Le Sénégal est un pays de culture, qui a toujours eu une politique culturelle, contrairement à ce que pensent certains. «Le Sénégal, une République qui place la culture au cœur de l’Etat», cette assertion de l’artiste, critique d’art Alioune Badiane, résume toute la politique culturelle du Sénégal, qui a très tôt mis la culture dans une position centrale pour la construction d’une identité nationale. Cependant, au plan institutionnel, le ministère de la Culture est parmi les ministères les plus instables depuis la première alternance. Avec le Président Wade, nous avons connu plusieurs ministres et plusieurs dénominations. C’est le même constat avec le régime du Président Sall. Nous avons eu : ministère de la Culture et du tourisme, ministère de la Culture et de la communication, ministère de la Culture, ministère de la Culture et du patrimoine historique et enfin ministère de la Culture, des industries créatives, du patrimoine historique et des loisirs. Une stabilité de l’institution et une bonne politique culturelle à l’aune des ambitions de développement du pays ne dépendent que de la vision et de la volonté du prochain Président. La politique culturelle et ses institutions ont besoin de réformes pour mieux répondre aux exigences de l’heure, à la construction d’une société meilleure, aux enjeux économiques, à la prise en charge des préoccupations des artistes, des professionnels de la culture et de la jeunesse. Un changement de paradigme s’impose.

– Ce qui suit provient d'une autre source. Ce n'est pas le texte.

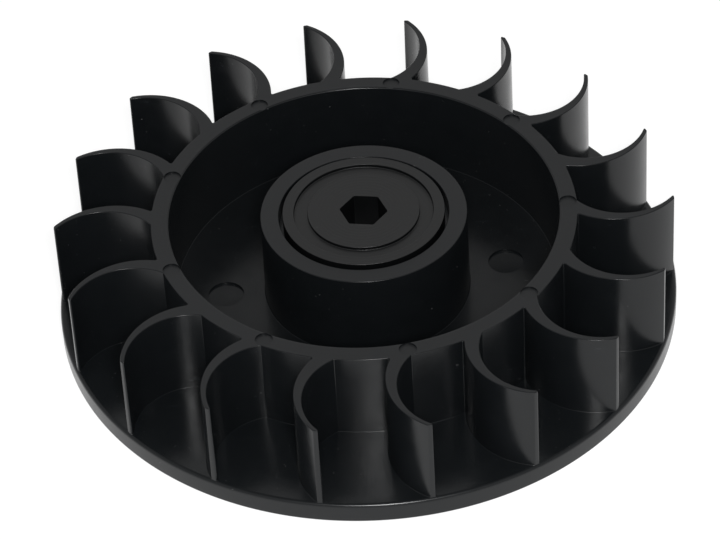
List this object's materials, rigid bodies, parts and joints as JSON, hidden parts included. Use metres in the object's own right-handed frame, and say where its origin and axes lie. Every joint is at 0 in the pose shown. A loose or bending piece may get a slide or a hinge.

Sur quels leviers culturels le prochain Président devrait s’appuyer pour réconcilier les Sénégalais après ces années de violence, de haine et d’adversité ?
En ce moment, notre pays a besoin de culture pour la paix, pour la cohésion sociale, le respect des identités et de la diversité culturelle. Nous avons besoin de culture pour la construction du citoyen modèle ancré dans ses valeurs, pour panser les peines et les violences, et faire rêver la jeunesse. Lequel rêve passera par la mise en place d’une économie de la culture à travers le développement d’industries culturelles et créatives pérennes et viables, pourvoyeuses d’emplois et de richesses.